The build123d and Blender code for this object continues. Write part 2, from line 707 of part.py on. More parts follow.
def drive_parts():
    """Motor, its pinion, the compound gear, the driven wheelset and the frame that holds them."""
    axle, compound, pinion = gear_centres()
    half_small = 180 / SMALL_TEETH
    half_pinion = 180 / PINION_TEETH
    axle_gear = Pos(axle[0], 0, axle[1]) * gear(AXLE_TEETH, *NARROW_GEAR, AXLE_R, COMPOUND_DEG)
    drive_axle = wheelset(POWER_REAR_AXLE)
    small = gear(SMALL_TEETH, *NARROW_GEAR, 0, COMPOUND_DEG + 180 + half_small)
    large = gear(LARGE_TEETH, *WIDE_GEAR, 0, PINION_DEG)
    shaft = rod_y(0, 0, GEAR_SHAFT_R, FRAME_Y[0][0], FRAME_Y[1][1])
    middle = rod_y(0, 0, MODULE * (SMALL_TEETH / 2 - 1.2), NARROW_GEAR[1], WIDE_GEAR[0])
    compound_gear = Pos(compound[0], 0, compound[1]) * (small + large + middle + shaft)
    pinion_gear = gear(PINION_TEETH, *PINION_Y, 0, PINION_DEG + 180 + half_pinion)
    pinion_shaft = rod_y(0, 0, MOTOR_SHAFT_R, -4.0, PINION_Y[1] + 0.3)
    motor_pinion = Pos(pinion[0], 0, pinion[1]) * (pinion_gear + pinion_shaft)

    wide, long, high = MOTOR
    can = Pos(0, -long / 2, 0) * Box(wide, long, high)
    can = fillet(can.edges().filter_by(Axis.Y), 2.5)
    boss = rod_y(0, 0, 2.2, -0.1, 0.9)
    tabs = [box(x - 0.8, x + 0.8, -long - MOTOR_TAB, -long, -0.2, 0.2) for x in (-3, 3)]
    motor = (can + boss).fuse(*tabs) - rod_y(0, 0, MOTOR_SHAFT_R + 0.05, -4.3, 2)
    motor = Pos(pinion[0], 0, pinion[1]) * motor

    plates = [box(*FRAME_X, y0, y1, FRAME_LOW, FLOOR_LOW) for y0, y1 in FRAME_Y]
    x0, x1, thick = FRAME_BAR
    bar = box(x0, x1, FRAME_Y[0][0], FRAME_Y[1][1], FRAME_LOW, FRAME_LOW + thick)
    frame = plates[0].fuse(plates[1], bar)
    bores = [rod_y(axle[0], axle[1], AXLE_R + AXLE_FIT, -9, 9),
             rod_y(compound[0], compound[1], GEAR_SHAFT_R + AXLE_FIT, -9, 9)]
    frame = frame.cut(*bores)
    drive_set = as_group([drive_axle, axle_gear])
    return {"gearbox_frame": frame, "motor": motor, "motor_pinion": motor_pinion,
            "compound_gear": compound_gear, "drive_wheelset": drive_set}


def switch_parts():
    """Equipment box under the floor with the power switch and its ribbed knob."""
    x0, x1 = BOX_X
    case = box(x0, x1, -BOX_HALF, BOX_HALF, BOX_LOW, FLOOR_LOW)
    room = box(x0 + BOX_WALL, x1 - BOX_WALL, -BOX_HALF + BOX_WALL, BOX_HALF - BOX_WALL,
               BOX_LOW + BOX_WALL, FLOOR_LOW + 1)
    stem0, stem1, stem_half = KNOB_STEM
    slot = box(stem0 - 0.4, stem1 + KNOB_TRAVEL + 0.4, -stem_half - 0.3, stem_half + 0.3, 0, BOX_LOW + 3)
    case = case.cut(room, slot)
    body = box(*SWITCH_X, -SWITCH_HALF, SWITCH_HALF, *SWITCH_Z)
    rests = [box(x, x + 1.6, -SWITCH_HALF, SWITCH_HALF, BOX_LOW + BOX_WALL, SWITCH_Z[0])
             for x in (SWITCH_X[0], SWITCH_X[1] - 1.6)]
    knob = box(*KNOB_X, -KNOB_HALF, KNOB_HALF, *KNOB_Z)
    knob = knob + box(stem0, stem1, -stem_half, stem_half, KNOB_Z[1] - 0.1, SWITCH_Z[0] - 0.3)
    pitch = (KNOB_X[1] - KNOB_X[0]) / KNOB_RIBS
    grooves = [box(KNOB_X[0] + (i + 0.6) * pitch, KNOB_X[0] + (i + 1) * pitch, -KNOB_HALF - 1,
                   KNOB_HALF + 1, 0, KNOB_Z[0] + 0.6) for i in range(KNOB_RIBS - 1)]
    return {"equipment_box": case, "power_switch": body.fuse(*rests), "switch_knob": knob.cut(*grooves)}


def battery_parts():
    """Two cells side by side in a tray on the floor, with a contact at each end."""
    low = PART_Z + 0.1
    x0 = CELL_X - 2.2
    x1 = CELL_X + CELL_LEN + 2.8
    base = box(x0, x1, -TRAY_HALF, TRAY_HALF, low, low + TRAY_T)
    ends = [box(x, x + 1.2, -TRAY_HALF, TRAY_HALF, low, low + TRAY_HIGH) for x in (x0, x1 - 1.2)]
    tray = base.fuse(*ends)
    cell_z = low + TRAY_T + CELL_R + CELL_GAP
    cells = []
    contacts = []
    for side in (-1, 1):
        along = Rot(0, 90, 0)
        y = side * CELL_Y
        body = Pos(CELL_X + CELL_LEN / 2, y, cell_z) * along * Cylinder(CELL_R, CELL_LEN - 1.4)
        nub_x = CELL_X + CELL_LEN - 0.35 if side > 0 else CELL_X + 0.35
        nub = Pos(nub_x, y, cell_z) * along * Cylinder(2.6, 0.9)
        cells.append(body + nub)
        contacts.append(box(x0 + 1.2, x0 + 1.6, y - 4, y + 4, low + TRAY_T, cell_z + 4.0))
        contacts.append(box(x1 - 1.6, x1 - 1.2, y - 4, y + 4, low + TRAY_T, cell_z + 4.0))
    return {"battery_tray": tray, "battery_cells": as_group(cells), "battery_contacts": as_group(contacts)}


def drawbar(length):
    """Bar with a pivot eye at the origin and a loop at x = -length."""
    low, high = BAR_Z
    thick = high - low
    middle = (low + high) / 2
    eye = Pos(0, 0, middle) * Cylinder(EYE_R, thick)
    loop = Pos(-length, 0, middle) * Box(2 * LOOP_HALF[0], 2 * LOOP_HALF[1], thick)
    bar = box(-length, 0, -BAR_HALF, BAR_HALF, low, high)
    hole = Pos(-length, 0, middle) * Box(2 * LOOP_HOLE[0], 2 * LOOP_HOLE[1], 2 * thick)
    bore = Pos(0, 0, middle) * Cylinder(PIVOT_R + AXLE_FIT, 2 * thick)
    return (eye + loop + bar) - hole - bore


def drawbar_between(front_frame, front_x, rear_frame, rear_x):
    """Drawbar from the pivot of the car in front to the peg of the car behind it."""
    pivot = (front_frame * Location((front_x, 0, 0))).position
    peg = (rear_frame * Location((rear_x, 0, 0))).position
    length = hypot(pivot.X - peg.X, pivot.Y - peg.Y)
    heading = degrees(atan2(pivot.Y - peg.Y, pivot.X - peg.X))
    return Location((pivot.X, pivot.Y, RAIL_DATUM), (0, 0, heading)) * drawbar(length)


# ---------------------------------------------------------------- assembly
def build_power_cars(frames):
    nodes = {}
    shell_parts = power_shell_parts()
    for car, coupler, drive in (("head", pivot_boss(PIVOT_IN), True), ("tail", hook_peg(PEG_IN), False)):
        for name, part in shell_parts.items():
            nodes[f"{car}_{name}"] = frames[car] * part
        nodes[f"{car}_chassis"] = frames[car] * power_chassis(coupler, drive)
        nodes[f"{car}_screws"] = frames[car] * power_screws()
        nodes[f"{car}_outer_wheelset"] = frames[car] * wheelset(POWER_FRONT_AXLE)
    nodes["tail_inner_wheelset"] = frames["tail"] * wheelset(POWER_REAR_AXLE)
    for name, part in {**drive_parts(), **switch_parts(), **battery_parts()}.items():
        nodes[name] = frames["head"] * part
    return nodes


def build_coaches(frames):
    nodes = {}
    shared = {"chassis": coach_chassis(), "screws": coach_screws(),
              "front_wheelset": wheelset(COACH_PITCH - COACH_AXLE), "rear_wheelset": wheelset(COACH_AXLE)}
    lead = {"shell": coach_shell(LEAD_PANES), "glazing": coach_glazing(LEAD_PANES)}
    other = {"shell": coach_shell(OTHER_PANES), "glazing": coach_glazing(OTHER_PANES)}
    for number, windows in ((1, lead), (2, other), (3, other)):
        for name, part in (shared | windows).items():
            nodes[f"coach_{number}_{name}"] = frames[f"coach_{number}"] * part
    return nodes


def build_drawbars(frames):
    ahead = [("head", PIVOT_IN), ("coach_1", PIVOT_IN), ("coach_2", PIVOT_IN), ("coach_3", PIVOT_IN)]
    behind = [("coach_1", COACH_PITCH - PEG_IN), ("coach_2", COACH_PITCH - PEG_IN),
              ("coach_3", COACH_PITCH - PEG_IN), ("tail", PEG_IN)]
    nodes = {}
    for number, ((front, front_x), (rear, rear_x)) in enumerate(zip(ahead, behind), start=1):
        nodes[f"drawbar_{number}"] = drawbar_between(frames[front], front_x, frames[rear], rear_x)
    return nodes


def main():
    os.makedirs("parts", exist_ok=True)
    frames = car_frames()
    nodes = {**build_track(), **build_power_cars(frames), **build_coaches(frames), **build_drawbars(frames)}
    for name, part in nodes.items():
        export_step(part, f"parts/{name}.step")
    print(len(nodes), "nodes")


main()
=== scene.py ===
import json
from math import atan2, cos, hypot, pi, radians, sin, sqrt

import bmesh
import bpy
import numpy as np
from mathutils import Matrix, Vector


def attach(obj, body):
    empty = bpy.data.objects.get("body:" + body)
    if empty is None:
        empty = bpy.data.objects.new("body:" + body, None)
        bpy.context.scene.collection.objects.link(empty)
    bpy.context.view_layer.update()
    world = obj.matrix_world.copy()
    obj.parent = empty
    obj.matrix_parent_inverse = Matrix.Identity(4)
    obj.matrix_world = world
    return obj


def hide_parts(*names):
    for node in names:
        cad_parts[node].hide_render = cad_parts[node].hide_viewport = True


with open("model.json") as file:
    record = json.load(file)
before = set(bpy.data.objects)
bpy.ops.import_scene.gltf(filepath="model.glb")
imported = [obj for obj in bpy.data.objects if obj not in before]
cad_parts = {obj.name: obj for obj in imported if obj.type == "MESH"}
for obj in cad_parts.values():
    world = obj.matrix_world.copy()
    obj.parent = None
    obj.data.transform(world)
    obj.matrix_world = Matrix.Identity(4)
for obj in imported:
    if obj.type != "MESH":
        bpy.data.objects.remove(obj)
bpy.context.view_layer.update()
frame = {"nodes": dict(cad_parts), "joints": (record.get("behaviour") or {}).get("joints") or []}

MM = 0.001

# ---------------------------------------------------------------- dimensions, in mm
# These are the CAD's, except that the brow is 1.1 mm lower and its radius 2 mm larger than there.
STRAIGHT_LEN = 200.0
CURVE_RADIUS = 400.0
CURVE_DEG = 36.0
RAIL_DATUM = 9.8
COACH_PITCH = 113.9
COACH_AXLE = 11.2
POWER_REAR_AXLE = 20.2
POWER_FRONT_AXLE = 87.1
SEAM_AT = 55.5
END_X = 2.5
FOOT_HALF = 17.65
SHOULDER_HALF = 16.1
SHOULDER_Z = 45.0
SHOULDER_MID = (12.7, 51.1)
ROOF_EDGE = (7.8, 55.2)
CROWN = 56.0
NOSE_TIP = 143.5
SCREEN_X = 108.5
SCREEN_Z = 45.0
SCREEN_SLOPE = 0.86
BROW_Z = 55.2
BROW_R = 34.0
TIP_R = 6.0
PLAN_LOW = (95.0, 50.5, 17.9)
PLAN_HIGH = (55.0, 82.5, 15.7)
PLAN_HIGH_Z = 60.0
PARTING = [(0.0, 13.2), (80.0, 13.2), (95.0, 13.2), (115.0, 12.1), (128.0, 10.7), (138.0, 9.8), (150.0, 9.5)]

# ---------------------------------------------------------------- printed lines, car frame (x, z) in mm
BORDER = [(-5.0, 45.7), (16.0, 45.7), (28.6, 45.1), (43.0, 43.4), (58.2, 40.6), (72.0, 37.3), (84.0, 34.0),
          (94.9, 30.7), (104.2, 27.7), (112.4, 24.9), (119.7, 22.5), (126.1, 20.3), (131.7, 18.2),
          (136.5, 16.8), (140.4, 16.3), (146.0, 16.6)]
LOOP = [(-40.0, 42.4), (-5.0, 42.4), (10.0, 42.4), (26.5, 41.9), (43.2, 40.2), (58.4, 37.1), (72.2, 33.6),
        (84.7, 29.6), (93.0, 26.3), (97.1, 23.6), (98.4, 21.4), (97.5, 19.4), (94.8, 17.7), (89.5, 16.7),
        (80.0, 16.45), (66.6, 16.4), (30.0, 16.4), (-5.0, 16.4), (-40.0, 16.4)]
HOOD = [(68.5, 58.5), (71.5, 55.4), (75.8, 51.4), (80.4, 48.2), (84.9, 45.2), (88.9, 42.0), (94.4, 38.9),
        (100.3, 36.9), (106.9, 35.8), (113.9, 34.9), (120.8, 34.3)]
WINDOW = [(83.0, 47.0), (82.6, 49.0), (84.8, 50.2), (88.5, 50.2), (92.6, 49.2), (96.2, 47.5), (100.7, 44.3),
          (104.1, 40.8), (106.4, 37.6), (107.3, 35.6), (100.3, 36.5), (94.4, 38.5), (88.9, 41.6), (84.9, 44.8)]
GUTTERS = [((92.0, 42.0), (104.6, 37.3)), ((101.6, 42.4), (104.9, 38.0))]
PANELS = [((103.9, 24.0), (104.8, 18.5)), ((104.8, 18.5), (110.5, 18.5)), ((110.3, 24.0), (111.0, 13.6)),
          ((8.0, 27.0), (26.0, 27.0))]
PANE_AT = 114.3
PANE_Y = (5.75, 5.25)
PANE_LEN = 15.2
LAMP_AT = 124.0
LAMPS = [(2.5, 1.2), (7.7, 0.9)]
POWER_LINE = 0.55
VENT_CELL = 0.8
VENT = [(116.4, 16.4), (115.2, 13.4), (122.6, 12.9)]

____

EXERCISE OBJECTIVE ▸ Nothing but a number is needed here: how many lines hold the string "record"?

COMPLETED TASK ▸ 2